## What is required
Copy out the data below verbatim.

## Data
◆ ◆ ◆ ◆ ◆

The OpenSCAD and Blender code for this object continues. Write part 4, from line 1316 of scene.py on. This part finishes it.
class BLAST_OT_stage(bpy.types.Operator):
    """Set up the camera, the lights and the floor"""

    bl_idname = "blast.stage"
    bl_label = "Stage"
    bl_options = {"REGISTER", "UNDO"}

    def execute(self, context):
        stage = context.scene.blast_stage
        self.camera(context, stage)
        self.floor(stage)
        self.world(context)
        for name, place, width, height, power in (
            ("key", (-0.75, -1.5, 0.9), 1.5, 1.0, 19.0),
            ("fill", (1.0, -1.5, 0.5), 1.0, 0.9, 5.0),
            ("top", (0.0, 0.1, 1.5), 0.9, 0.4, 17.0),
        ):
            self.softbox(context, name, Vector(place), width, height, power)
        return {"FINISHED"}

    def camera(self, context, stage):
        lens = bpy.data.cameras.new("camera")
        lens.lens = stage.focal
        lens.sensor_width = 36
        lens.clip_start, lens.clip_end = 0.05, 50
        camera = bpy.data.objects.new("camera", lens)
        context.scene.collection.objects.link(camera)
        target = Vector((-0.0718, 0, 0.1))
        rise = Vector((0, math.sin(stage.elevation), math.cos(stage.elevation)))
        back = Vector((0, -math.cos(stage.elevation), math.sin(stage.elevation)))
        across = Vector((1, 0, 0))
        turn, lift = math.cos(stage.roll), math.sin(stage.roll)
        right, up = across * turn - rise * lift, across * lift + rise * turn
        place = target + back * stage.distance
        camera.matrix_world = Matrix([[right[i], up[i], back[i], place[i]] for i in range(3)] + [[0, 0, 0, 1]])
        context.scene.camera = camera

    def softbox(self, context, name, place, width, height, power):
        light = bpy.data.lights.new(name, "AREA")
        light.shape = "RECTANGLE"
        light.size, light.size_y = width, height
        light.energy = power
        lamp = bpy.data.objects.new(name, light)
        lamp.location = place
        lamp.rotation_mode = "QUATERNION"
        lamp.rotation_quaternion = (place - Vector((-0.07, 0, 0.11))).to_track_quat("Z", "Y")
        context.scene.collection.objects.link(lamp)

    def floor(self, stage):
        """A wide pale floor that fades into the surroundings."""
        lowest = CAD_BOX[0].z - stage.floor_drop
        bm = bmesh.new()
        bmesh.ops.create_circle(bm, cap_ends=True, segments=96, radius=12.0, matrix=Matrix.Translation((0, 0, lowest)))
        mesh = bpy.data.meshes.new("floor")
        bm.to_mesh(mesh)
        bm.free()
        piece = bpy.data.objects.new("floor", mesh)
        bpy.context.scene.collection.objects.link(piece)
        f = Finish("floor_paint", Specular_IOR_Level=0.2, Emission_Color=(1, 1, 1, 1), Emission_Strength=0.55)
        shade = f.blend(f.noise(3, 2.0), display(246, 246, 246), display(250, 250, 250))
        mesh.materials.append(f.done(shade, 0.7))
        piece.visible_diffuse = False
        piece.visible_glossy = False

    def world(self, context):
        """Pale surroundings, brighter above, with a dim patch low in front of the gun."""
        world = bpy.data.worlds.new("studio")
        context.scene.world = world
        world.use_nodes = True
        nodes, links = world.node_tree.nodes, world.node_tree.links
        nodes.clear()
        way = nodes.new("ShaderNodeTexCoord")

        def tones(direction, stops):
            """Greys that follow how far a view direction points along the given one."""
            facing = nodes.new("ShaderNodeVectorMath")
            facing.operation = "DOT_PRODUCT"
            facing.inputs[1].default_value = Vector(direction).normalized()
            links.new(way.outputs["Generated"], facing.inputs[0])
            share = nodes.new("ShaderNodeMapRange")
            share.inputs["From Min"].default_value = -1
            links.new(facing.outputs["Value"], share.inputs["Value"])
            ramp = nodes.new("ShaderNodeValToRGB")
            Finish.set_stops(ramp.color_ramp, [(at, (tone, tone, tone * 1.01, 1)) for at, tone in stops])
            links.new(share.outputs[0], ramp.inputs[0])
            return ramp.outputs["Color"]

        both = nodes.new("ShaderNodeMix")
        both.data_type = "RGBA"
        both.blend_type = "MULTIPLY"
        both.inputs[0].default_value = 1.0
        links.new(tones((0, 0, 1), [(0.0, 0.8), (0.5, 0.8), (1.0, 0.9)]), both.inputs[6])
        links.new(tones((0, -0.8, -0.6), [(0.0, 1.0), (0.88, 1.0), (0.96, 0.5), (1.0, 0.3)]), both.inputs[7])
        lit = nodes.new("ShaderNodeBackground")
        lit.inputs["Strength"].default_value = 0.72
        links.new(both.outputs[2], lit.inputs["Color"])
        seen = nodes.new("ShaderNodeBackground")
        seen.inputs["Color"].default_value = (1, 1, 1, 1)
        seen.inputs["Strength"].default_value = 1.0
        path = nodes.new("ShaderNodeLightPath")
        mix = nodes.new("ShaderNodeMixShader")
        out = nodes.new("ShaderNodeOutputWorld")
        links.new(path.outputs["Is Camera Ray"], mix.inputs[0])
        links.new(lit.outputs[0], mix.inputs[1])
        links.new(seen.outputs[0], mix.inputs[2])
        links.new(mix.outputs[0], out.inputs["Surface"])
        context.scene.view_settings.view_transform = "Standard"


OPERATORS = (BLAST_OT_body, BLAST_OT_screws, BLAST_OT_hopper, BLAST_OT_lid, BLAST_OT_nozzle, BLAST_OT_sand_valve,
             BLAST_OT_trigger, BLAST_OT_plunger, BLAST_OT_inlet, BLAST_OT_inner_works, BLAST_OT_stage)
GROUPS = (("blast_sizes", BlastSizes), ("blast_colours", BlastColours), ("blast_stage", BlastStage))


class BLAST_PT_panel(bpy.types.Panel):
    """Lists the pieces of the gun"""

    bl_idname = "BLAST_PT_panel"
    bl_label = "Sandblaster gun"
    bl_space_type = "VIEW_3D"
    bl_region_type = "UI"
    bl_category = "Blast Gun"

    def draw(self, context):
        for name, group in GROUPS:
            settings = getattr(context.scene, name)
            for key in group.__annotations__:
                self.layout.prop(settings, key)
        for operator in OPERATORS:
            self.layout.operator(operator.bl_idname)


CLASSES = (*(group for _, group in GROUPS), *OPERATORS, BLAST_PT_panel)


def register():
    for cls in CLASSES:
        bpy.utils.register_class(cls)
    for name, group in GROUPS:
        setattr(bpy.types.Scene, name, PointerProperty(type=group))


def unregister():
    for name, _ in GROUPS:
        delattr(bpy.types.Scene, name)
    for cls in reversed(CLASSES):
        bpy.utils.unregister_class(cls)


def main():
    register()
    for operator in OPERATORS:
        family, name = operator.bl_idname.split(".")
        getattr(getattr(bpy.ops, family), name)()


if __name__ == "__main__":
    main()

◆ ◆ ◆ ◆ ◆

## Answer to this exercise
The OpenSCAD and Blender code for this object continues. Write part 4, from line 1316 of scene.py on. This part finishes it.
class BLAST_OT_stage(bpy.types.Operator):
    """Set up the camera, the lights and the floor"""

    bl_idname = "blast.stage"
    bl_label = "Stage"
    bl_options = {"REGISTER", "UNDO"}

    def execute(self, context):
        stage = context.scene.blast_stage
        self.camera(context, stage)
        self.floor(stage)
        self.world(context)
        for name, place, width, height, power in (
            ("key", (-0.75, -1.5, 0.9), 1.5, 1.0, 19.0),
            ("fill", (1.0, -1.5, 0.5), 1.0, 0.9, 5.0),
            ("top", (0.0, 0.1, 1.5), 0.9, 0.4, 17.0),
        ):
            self.softbox(context, name, Vector(place), width, height, power)
        return {"FINISHED"}

    def camera(self, context, stage):
        lens = bpy.data.cameras.new("camera")
        lens.lens = stage.focal
        lens.sensor_width = 36
        lens.clip_start, lens.clip_end = 0.05, 50
        camera = bpy.data.objects.new("camera", lens)
        context.scene.collection.objects.link(camera)
        target = Vector((-0.0718, 0, 0.1))
        rise = Vector((0, math.sin(stage.elevation), math.cos(stage.elevation)))
        back = Vector((0, -math.cos(stage.elevation), math.sin(stage.elevation)))
        across = Vector((1, 0, 0))
        turn, lift = math.cos(stage.roll), math.sin(stage.roll)
        right, up = across * turn - rise * lift, across * lift + rise * turn
        place = target + back * stage.distance
        camera.matrix_world = Matrix([[right[i], up[i], back[i], place[i]] for i in range(3)] + [[0, 0, 0, 1]])
        context.scene.camera = camera

    def softbox(self, context, name, place, width, height, power):
        light = bpy.data.lights.new(name, "AREA")
        light.shape = "RECTANGLE"
        light.size, light.size_y = width, height
        light.energy = power
        lamp = bpy.data.objects.new(name, light)
        lamp.location = place
        lamp.rotation_mode = "QUATERNION"
        lamp.rotation_quaternion = (place - Vector((-0.07, 0, 0.11))).to_track_quat("Z", "Y")
        context.scene.collection.objects.link(lamp)

    def floor(self, stage):
        """A wide pale floor that fades into the surroundings."""
        lowest = CAD_BOX[0].z - stage.floor_drop
        bm = bmesh.new()
        bmesh.ops.create_circle(bm, cap_ends=True, segments=96, radius=12.0, matrix=Matrix.Translation((0, 0, lowest)))
        mesh = bpy.data.meshes.new("floor")
        bm.to_mesh(mesh)
        bm.free()
        piece = bpy.data.objects.new("floor", mesh)
        bpy.context.scene.collection.objects.link(piece)
        f = Finish("floor_paint", Specular_IOR_Level=0.2, Emission_Color=(1, 1, 1, 1), Emission_Strength=0.55)
        shade = f.blend(f.noise(3, 2.0), display(246, 246, 246), display(250, 250, 250))
        mesh.materials.append(f.done(shade, 0.7))
        piece.visible_diffuse = False
        piece.visible_glossy = False

    def world(self, context):
        """Pale surroundings, brighter above, with a dim patch low in front of the gun."""
        world = bpy.data.worlds.new("studio")
        context.scene.world = world
        world.use_nodes = True
        nodes, links = world.node_tree.nodes, world.node_tree.links
        nodes.clear()
        way = nodes.new("ShaderNodeTexCoord")

        def tones(direction, stops):
            """Greys that follow how far a view direction points along the given one."""
            facing = nodes.new("ShaderNodeVectorMath")
            facing.operation = "DOT_PRODUCT"
            facing.inputs[1].default_value = Vector(direction).normalized()
            links.new(way.outputs["Generated"], facing.inputs[0])
            share = nodes.new("ShaderNodeMapRange")
            share.inputs["From Min"].default_value = -1
            links.new(facing.outputs["Value"], share.inputs["Value"])
            ramp = nodes.new("ShaderNodeValToRGB")
            Finish.set_stops(ramp.color_ramp, [(at, (tone, tone, tone * 1.01, 1)) for at, tone in stops])
            links.new(share.outputs[0], ramp.inputs[0])
            return ramp.outputs["Color"]

        both = nodes.new("ShaderNodeMix")
        both.data_type = "RGBA"
        both.blend_type = "MULTIPLY"
        both.inputs[0].default_value = 1.0
        links.new(tones((0, 0, 1), [(0.0, 0.8), (0.5, 0.8), (1.0, 0.9)]), both.inputs[6])
        links.new(tones((0, -0.8, -0.6), [(0.0, 1.0), (0.88, 1.0), (0.96, 0.5), (1.0, 0.3)]), both.inputs[7])
        lit = nodes.new("ShaderNodeBackground")
        lit.inputs["Strength"].default_value = 0.72
        links.new(both.outputs[2], lit.inputs["Color"])
        seen = nodes.new("ShaderNodeBackground")
        seen.inputs["Color"].default_value = (1, 1, 1, 1)
        seen.inputs["Strength"].default_value = 1.0
        path = nodes.new("ShaderNodeLightPath")
        mix = nodes.new("ShaderNodeMixShader")
        out = nodes.new("ShaderNodeOutputWorld")
        links.new(path.outputs["Is Camera Ray"], mix.inputs[0])
        links.new(lit.outputs[0], mix.inputs[1])
        links.new(seen.outputs[0], mix.inputs[2])
        links.new(mix.outputs[0], out.inputs["Surface"])
        context.scene.view_settings.view_transform = "Standard"


OPERATORS = (BLAST_OT_body, BLAST_OT_screws, BLAST_OT_hopper, BLAST_OT_lid, BLAST_OT_nozzle, BLAST_OT_sand_valve,
             BLAST_OT_trigger, BLAST_OT_plunger, BLAST_OT_inlet, BLAST_OT_inner_works, BLAST_OT_stage)
GROUPS = (("blast_sizes", BlastSizes), ("blast_colours", BlastColours), ("blast_stage", BlastStage))


class BLAST_PT_panel(bpy.types.Panel):
    """Lists the pieces of the gun"""

    bl_idname = "BLAST_PT_panel"
    bl_label = "Sandblaster gun"
    bl_space_type = "VIEW_3D"
    bl_region_type = "UI"
    bl_category = "Blast Gun"

    def draw(self, context):
        for name, group in GROUPS:
            settings = getattr(context.scene, name)
            for key in group.__annotations__:
                self.layout.prop(settings, key)
        for operator in OPERATORS:
            self.layout.operator(operator.bl_idname)


CLASSES = (*(group for _, group in GROUPS), *OPERATORS, BLAST_PT_panel)


def register():
    for cls in CLASSES:
        bpy.utils.register_class(cls)
    for name, group in GROUPS:
        setattr(bpy.types.Scene, name, PointerProperty(type=group))


def unregister():
    for name, _ in GROUPS:
        delattr(bpy.types.Scene, name)
    for cls in reversed(CLASSES):
        bpy.utils.unregister_class(cls)


def main():
    register()
    for operator in OPERATORS:
        family, name = operator.bl_idname.split(".")
        getattr(getattr(bpy.ops, family), name)()


if __name__ == "__main__":
    main()